• _Data section_
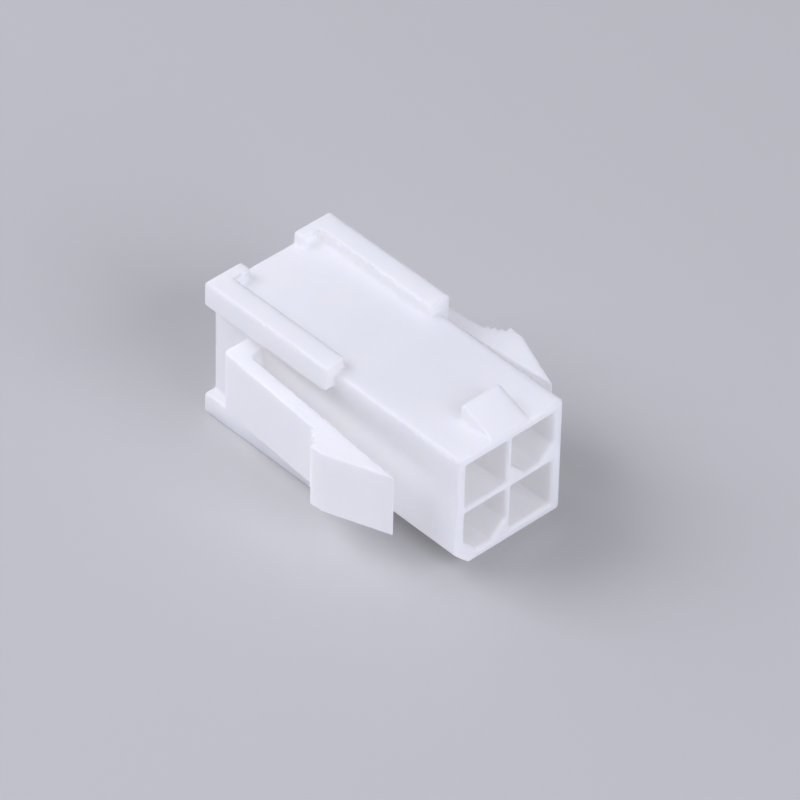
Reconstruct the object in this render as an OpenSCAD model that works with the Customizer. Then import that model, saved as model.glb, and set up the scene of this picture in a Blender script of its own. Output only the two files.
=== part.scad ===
// Plug housing of a two-row crimp connector, moulded in one piece from
// natural white nylon. Mating cells open at the front, a ramp on top takes
// the latch of the other half, and two spring ears snap the housing into a
// panel cut-out against four corner rails.
//
// X runs across the housing, Y from the mating face (-Y) to the wire end
// (+Y), and Z up. The origin is midway along and across, level with the
// underside of the lower rails. All sizes are in millimetres.

/* [Circuits] */
// Number of circuit columns side by side
columns = 2; // [1:1:6]
// Number of circuit rows one above the other
rows = 2; // [1:1:3]
// Spacing of the circuits, across and up
pitch = 4.2; // [4.15:0.05:5.1]
// Width and height of a mating cell
cell = 3.7; // [3.3:0.05:3.75]
// Cut across the two lower corners of every keyed cell
key_cut = 1.2; // [0.8:0.05:1.6]
// Lead-in chamfer round the mouth of a cell
lead_in = 0.18; // [0.08:0.02:0.2]

/* [Body] */
// Length of the body from the mating face to the wire end
body_length = 24; // [22:0.5:32]
// Thickness of the outer walls
wall = 0.85; // [0.6:0.05:1.4]
// Rounding of the outer edges of the body
body_edge = 0.28; // [0.1:0.02:0.4]
// Width of the polarising chamfer along the lower left edge
body_chamfer = 1.33; // [0.6:0.01:1.6]

/* [Terminal passages] */
// Depth of the mating cells from the front
cell_depth = 10.8; // [9:0.1:11.5]
// Thickness of the wall behind each cell
stop_wall = 1.4; // [0.8:0.1:1.6]
// Width of the square hole for the pin through that wall
pin_hole = 2.6; // [2.2:0.05:2.7]
// Width of the chamber that the locking tangs of a terminal spring into
tang_chamber = 3.3; // [3.1:0.05:3.6]
// Distance from the wire end to the shoulder that holds the tangs
shoulder_inset = 8.5; // [7.5:0.1:9]
// Length of the narrow neck behind that shoulder
neck_length = 1; // [0.6:0.1:1.5]
// Width of the narrow neck
neck = 2.75; // [2.7:0.05:2.9]
// Width of the passage from the neck to the wire end
wire_bore = 3.1; // [2.95:0.05:3.3]
// Width of the funnel at the wire end
funnel_mouth = 3.5; // [3.35:0.05:3.75]
// Depth of the funnel at the wire end
funnel_depth = 0.6; // [0.3:0.05:1]

/* [Lock ramp] */
// Width of the ramp
ramp_w = 3.4; // [2.4:0.1:4.5]
// Height of the ramp over the top of the body
ramp_h = 1.2; // [0.9:0.05:1.5]
// Distance of the catch face from the mating face
ramp_catch = 3.1; // [2.5:0.05:4]
// Length of the flat crest
ramp_crest = 0.3; // [0.1:0.05:0.6]
// Distance of the ramp's nose from the mating face
ramp_nose = 0.1; // [0.05:0.05:0.4]
// Height of the ramp at its nose
ramp_nose_h = 0.1; // [0.05:0.05:0.3]

/* [Corner rails] */
// Length of the rails, up to the wire end
rail_length = 12.05; // [10:0.05:13]
// How far the rails stand out from the body
rail_proud = 0.93; // [0.6:0.01:1.2]
// Reach of a rail across the top or underside, from the side of the body
rail_reach = 0.97; // [0.7:0.01:1.2]
// Reach of the upper rails down the side of the body
rail_drop = 1.12; // [0.7:0.01:1.3]
// Reach of the lower rails up the side of the body
rail_rise = 0.8; // [0.5:0.01:1.3]
// Reach of the end lip across the body, from the side of the body
lip_reach = 2.45; // [1.3:0.05:2.5]
// Length of the end lip
lip_length = 1.05; // [0.8:0.05:1.6]
// Rounding of the edges of the rails
rail_edge = 0.24; // [0.1:0.02:0.3]

/* [Snap ears] */
// Height of the ears
ear_height = 5.1; // [3.6:0.1:5.2]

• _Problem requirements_
The lines from the top of the data above down to the line containing "body_chamfer = 1.33; // [0.6:0.01:1.6]" are to be copied exactly; no other line should appear.

• _Answer to the problem_
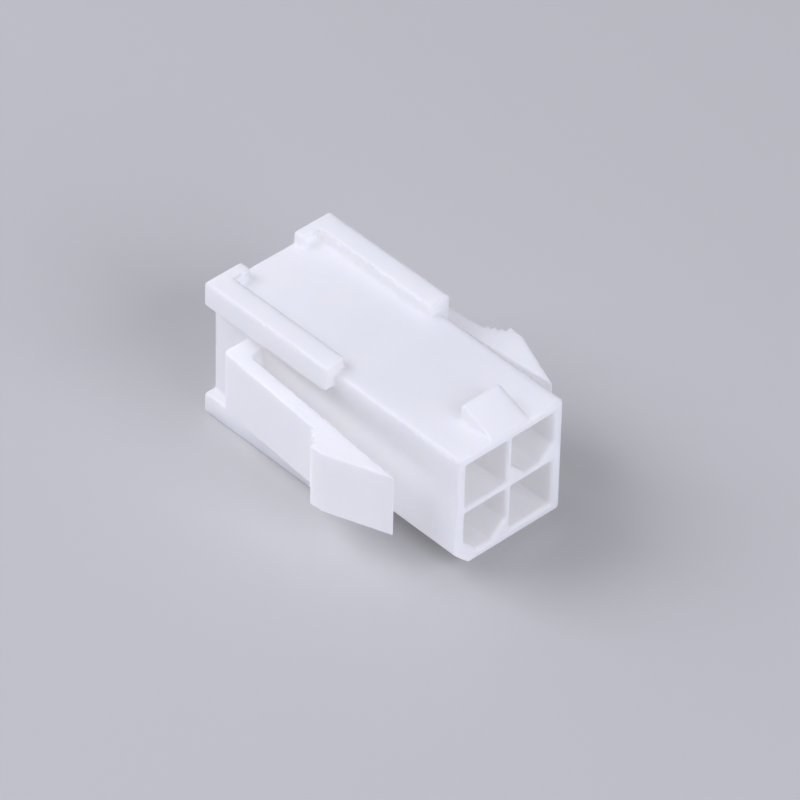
Reconstruct the object in this render as an OpenSCAD model that works with the Customizer. Then import that model, saved as model.glb, and set up the scene of this picture in a Blender script of its own. Output only the two files.
=== part.scad ===
// Plug housing of a two-row crimp connector, moulded in one piece from
// natural white nylon. Mating cells open at the front, a ramp on top takes
// the latch of the other half, and two spring ears snap the housing into a
// panel cut-out against four corner rails.
//
// X runs across the housing, Y from the mating face (-Y) to the wire end
// (+Y), and Z up. The origin is midway along and across, level with the
// underside of the lower rails. All sizes are in millimetres.

/* [Circuits] */
// Number of circuit columns side by side
columns = 2; // [1:1:6]
// Number of circuit rows one above the other
rows = 2; // [1:1:3]
// Spacing of the circuits, across and up
pitch = 4.2; // [4.15:0.05:5.1]
// Width and height of a mating cell
cell = 3.7; // [3.3:0.05:3.75]
// Cut across the two lower corners of every keyed cell
key_cut = 1.2; // [0.8:0.05:1.6]
// Lead-in chamfer round the mouth of a cell
lead_in = 0.18; // [0.08:0.02:0.2]

/* [Body] */
// Length of the body from the mating face to the wire end
body_length = 24; // [22:0.5:32]
// Thickness of the outer walls
wall = 0.85; // [0.6:0.05:1.4]
// Rounding of the outer edges of the body
body_edge = 0.28; // [0.1:0.02:0.4]
// Width of the polarising chamfer along the lower left edge
body_chamfer = 1.33; // [0.6:0.01:1.6]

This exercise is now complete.